Palestinians were treated little better in the night’s speeches, being mostly absent. President Biden, the man most responsible after Benjamin Netanyahu for the mass murder of Palestinians in Gaza, said that the protesters in Chicago “have a point,” before quickly moving on. This minor comment nonetheless went further than even some of the schedule’s Palestinian allies. Rep. Alexandria Ocasio-Cortez, who has been fiercely critical of the war and voted against military aid to Israel earlier this year, nonetheless dubiously assured the crowd Harris was “working tirelessly to secure a cease-fire in Gaza.” Shawn Fain, president of the UAW — which had a delegation at the Palestinian rights panel and officially supports a Gaza cease-fire — didn’t mention it at all.

The excitement and positivity of the DNC, unimaginable a month ago, stands on fragile foundations. Harris’s lead nationally and in the battleground states, while consistent, is slim, only a few percentage points at most — far less than Biden was registering when he won his narrow victory over Donald Trump four years ago, and less than Hillary Clinton when she lost to him four years before that.

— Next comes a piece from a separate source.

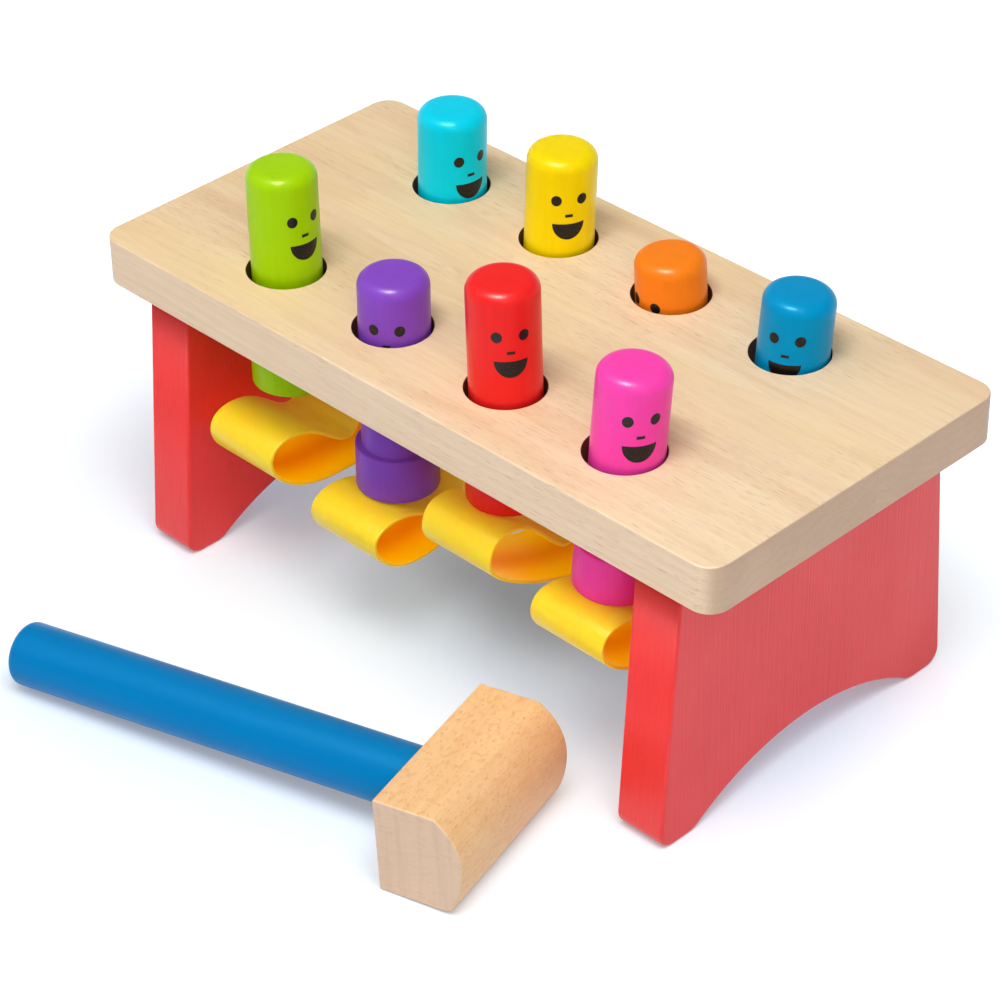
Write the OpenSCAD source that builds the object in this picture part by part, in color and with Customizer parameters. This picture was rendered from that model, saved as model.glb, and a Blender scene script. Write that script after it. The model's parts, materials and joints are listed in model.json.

Cease-fire negotiations between Israel and Hamas are at an impasse as Netanyahu continues to sabotage peace efforts, and a regional war looms in the Middle East.

And though uncommitted activists are playing ball as they wait for a tangible shift, it is still the case that, however respectful uncommitted activists have been at the DNC, one hundred thousand voters in the heavily Arab- and Muslim-populated state of Michigan signaled they would withhold their vote come November if Israel is allowed to continue carrying out genocide.

“Uncommitted delegates want to vote for Harris,” says Schrager.

It remains to be seen if the party will make the changes necessary for them to actually do it.